H. The location of educational institutions attended by the individual’s dependents as defined in Section 152 of the Internal Revenue Code, to the extent that tuition paid to such educational institution is based on the residency of the individual or the individual’s spouse in the municipal corporation or state where the educational institution is located;
I. The number of contact periods the individual has with the municipality. For the purposes of this division, an individual has one “contact period” with the municipality if the individual is away overnight from the individual’s abode located outside of the municipality and while away overnight from that abode spends at least some portion, however minimal, of each of two consecutive days in the municipality. For purposes of this section, the state’s contact period test or bright-line test and resulting determination have no bearing on municipal residency or domicile.

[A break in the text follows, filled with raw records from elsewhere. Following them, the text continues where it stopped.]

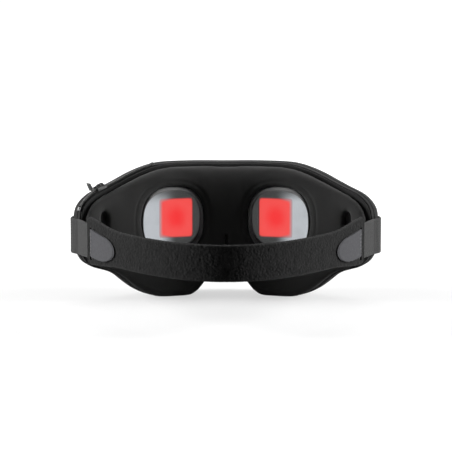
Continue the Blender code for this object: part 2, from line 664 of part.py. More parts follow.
def web_path(path):
    """Plan curve of the right webbing: round the temple, back to the strap's bar and out of its slot."""
    edge = TEMPLE_EDGE_U + growth(TEMPLE_EDGE_U, WEB_MIDDLE_Z)
    profile = [(80.0, COVER_FRONT_W), (92.0, COVER_FRONT_W), (edge - 7.5, COVER_FRONT_W), (edge - 4.6, 15.5),
               (edge - 2.0, 13.0), (edge - 0.5, 9.6), (edge, 6.0), (edge, 1.0), (edge, COVER_RIM_W)]
    skin = bend_cover([(u, w, WEB_MIDDLE_Z) for u, w in profile])[:, :2] / MM - (0.0, MASK_Y)
    skin = smooth(skin, 4, False)
    ahead = np.gradient(skin, axis=0)
    ahead /= np.linalg.norm(ahead, axis=1, keepdims=True)
    over = skin + np.stack([-ahead[:, 1], ahead[:, 0]], axis=1) * (WEB_THICK / 2 + GAP + 0.35)
    slot_s = sum(SLOT_S) / 2
    behind = -(STRAP_THICK / 2 + GAP + WEB_THICK / 2)
    # Past the cover's rim the curve sweeps in behind the bar, then turns out into the slot.
    places = ((0.0, behind), (slot_s - 1.4, behind - 0.1), (slot_s - 0.15, behind + 0.9), (slot_s, 0.5))
    inside = [path.at(np.array(s)) + path.side(np.array(s)) * n for s, n in places]
    between = [(over[-1] * (3 - k) + inside[0] * k) / 3 for k in (1, 2)]
    sweep = smooth([over[-1], *between, *inside], 5, False)
    return PlanPath(np.vstack([over[:-1], sweep]), 1.0)


def straps():
    path = strap_path()
    swing = pivot_at("strap_swing", Vector((0.0, SWING_Y + MASK_Y, WEB_MIDDLE_Z)) * MM)
    make("head_strap", head_strap(path), path, "strap_pile", swing)
    web = web_path(path)
    half = (WEB_Z[1] - WEB_Z[0]) / 2
    samples = np.linspace(0.0, web.total, 1200)
    ys = web.at(samples)[:, 1]

    def length_at(y):
        """Length along the webbing where it passes a plan depth."""
        return float(samples[np.argmax(ys <= y)])

    # The split follows a circle about the swing axis, so both halves stay clear as the strap swings.
    heights = np.linspace(half, -half, 17)
    hollow = SWING_RADIUS + 0.7
    round_end = [(length_at(SWING_Y + math.sqrt(max(SWING_RADIUS ** 2 - z * z, 0.0))), WEB_MIDDLE_Z + z)
                 for z in heights]
    hollow_end = [(length_at(max(SWING_Y + math.sqrt(hollow ** 2 - z * z), SWING_Y + 7.0)), WEB_MIDDLE_Z + z)
                  for z in heights]
    moving = np.array(round_end + [(web.total, WEB_SLOT_Z[0]), (web.total, WEB_SLOT_Z[1])])
    fixed = np.array([(9.0, WEB_Z[1])] + hollow_end + [(9.0, WEB_Z[0])])
    thick = WEB_THICK / 2
    moving_cuts = np.arange(12.0, web.total, 2.5)
    moving_cuts = moving_cuts[moving_cuts > min(s for s, _ in round_end) + 0.5]
    fixed_cuts = np.arange(12.0, max(s for s, _ in hollow_end) - 0.5, 2.5)
    patch = rounded_box(13.0, WEB_MIDDLE_Z, 7.0, half + 2.0, 2.0, 3)
    low = thick + GAP
    tips = {}
    for name, side in SIDES:
        put = web if side > 0 else mirrored(web)
        band = solid(*plate(moving, -thick, thick), moving_cuts)
        make(f"webbing_{name}", band, put, "grey_webbing", swing)
        anchor = solid(*plate(fixed, -thick, thick), fixed_cuts)
        make(f"webbing_anchor_{name}", anchor, put, "grey_webbing")
        cover = solid(*plate(patch, low, low + 1.0), (9.0, 12.0, 15.0, 18.0))
        make(f"anchor_patch_{name}", cover, put, "shell_cloth")
        tips[name] = hook_tab(name, side, path)
    return swing.location.copy(), tips


def hook_tab(name, side, path):
    """The D-shaped hook tab lies on the strap's outer face and peels up about the slot."""
    slot_s = sum(SLOT_S) / 2
    low = STRAP_THICK / 2 + GAP
    put = path if side > 0 else mirrored(path)
    place = Vector(put([(slot_s, TAB_AXIS_N, WEB_MIDDLE_Z)])[0])
    peel = pivot_at(f"tab_axis_{name}", place)
    middle, half = sum(TAB_NOSE_Z) / 2, (TAB_NOSE_Z[1] - TAB_NOSE_Z[0]) / 2
    start = slot_s + 1.3
    turns = np.linspace(math.pi / 2, -math.pi / 2, 13)
    nose = [(start + TAB_LENGTH * (0.42 + 0.58 * math.cos(t)), middle + half * math.sin(t)) for t in turns]
    outline = np.array([(start, TAB_Z[0]), (start, TAB_Z[1])] + nose)
    body = solid(*plate(outline, low, low + 1.3), np.arange(12.0, start + TAB_LENGTH, 4.0))
    make(f"hook_tab_{name}", body, put, "hook_grey", peel)
    return place


clear_scene()
front_cover()
face_pad()
zip_axes = zip_line()
eyes()
inner_panel()
chassis()
electronics()
motor_axes = {name: vibration_motor(name, side) for name, side in SIDES}
button_axes = control_pod()
swing_axis, tab_axes = straps()
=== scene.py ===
# %% [markdown]
# # An eye massager mask
# The mask is a curved, zipped case of black cloth with a cushion on the wearer's side, two eye openings with
# red light panels behind clear lenses, and a loop-pile strap held by grey webbing. The joints, sizes and
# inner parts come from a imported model, which is loaded first as a fixed frame. Everything made here sits in
# that frame.

# %% Load the frame
import math

import bmesh
import bpy
import numpy as np
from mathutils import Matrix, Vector


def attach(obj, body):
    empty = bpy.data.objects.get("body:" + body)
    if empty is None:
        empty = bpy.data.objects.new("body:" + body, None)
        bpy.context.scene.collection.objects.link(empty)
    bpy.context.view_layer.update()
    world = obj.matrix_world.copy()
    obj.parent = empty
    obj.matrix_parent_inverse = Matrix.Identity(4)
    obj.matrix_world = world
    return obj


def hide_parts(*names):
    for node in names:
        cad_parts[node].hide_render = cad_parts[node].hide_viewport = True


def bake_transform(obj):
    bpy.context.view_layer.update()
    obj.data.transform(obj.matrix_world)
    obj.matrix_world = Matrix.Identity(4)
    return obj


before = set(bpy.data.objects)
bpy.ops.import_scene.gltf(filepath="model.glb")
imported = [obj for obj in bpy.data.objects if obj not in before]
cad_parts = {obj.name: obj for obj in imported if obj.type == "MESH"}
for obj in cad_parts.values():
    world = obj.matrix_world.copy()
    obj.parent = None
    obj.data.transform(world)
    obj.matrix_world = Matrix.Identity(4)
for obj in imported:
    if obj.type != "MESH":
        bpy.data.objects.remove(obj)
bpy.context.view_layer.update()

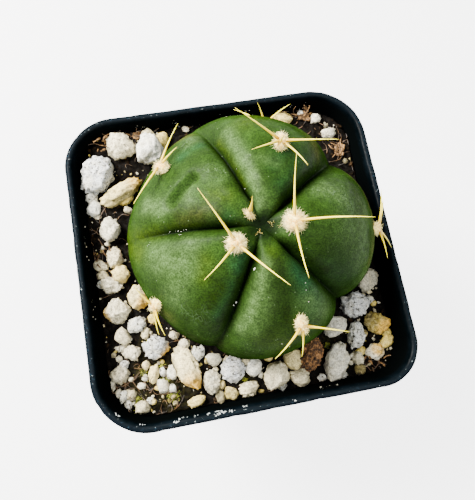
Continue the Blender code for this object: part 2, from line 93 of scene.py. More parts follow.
# How round the lip's corners are: back right, back left, front left, front right.
LIP_CORNERS = (12.3 * MM, 11.3 * MM, 12 * MM, 9.2 * MM)
BASE_CORNER = 8 * MM
WALL = 0.9 * MM
LIP_WIDTH = 1.7 * MM
LIP_DROP = 5 * MM
FOOT_WIDTH = 2 * MM
FLOOR_LIFT = 2.5 * MM
FLOOR_THICKNESS = 1.1 * MM
DRAIN_RADIUS = 2.8 * MM
DRAIN_OFFSET = 14 * MM
DRAIN_SIDES = 28
NOTCH_WIDTH = 5 * MM
FOOT_BEVEL = 0.2 * MM
BASE_BEVEL = 0.3 * MM
CORNER_STEPS = 14
SIDE_STEPS = 30
LIP_STEPS = 12
LIP_WAVE = 0.22 * MM
# Where the rows of the outer wall lie, as shares of the way up to the lip.
SKIRT_LEVELS = (0.25, 0.5, 0.75, 0.98, 1)
# The lip's outer face: how far in from the rim and how far over the skirt, in millimetres.
LIP_FACE = ((0.5, 0), (0.1, 0.2), (0, 0.6), (0, 2.4))
# How far below the rim the rows of the inner wall lie, in millimetres.
INNER_DROPS = (2, 4, 6.5, 9, 12, 20, 35, 50)
FLAKE_SIDES = 9
# Crusts of lime on the lip, in millimetres: x, y, reach along the lip and across it, and flakes.
LIME_CRUSTS = (
    (-18.8, -33.7, 0.7, 0.3, 4), (-17.4, -33.4, 0.9, 0.4, 5), (-14.9, -33.3, 0.5, 0.2, 3),
    (-12.4, -33.5, 0.6, 0.15, 3), (-10.4, -33.8, 0.5, 0.6, 12), (-9, -33.5, 0.9, 0.3, 10),
    (-7.4, -33.8, 0.8, 0.15, 5), (-4.4, -33.4, 0.8, 0.2, 4), (6, -34.1, 0.6, 0.2, 3),
    (-25.6, -32.4, 0.8, 0.2, 3), (-29.2, -29.4, 1, 0.2, 4),
)

# Potting mix
SOIL_DROP = 8 * MM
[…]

(3) All applicable factors are provided in Ohio R.C. 718.012.
(c) Exemption for member or employee of General Assembly and certain judges.
(1) Only the municipal corporation of residence shall be permitted to levy a tax on the income of any member or employee of the Ohio General Assembly, including the Lieutenant Governor, whose income is received as a result of services rendered as such member or employee and is paid from appropriated funds of this state.
(2) Only the municipal corporation of residence and the city of Columbus shall levy a tax on the income of the Chief Justice or a Justice of the Supreme Court received as a result of services rendered as the Chief Justice or Justice. Only the municipal corporation of residence shall levy a tax on the income of a judge sitting by assignment of the Chief Justice or on the income of a district court of appeals judge sitting in multiple locations within the district, received as a result of services rendered as a judge.